Of course, not everyone celebrates Christmas, and they may prefer saving vacation days for other occasions. Younger workers told Fast Company that they plan to have kids in the future but don’t yet, so they figured they’d put in their time during the holidays now, build up goodwill, and take vacation when their situations change down the line.

“When I take days off, I don’t know what to do with myself,” says David, so he finds himself checking his phone for office-related notifications. One of his big pros for working during holidays is that afterward, “you don’t come back to a giant hornet’s nest of things you need to do,” he says. “’Future You’ appreciates ‘Present You’ for keeping the machine moving.”

However, these pros are easier to come by in office cultures that aren’t fueled by passive-aggressive pressure.
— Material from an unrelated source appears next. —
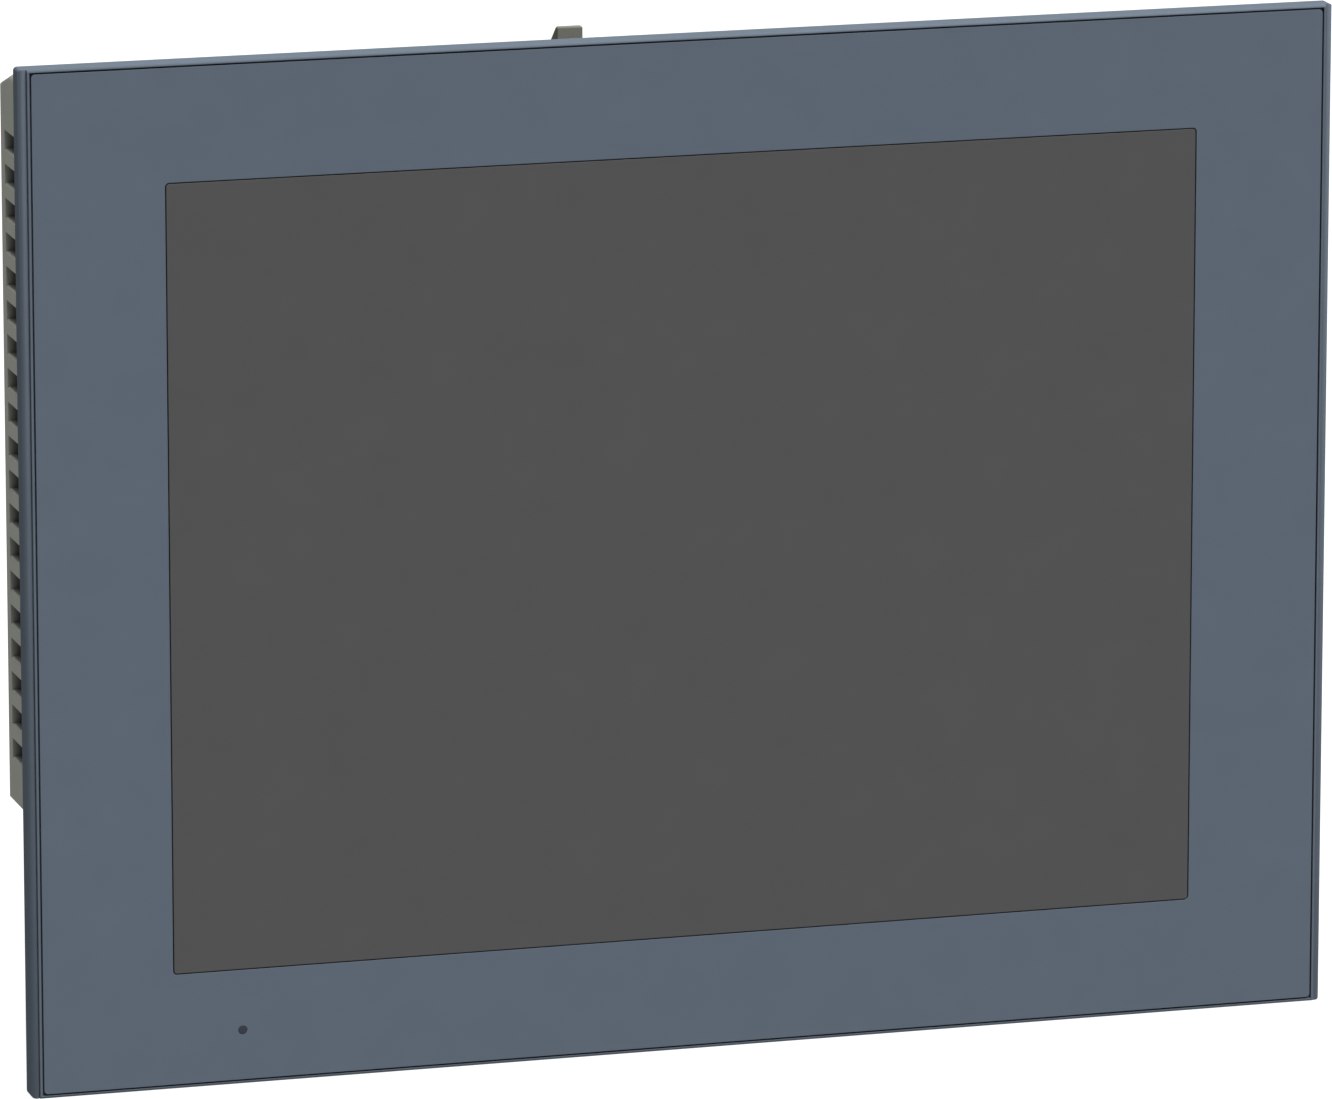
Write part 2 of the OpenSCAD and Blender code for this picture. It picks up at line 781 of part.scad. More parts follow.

When leaders do things like schedule “optional” meetings between Christmas and New Year’s Day, set immediate post-holiday deadlines, or repeatedly send follow-ups to unanswered messages, it sends a clear message—that “silence has consequences,” Tsipursky says.

In healthier office environments, “companies set explicit expectations, plan coverage rotations, and protect true time off,” Tsipursky says. Just as leaders can model working too much over the holidays, so can they set a positive example for stepping away. “If a senior person disconnects visibly, everyone else gets permission,” Kovach says.

Ultimately, superiors can confuse being available with being valuable. Taking time off during holiday periods is often the mental reset people need to work more productively when they return. 

“What [leaders] have to be really careful about,” Kovach says, “is they’re not unconsciously equating responsiveness, or being on, with performance.”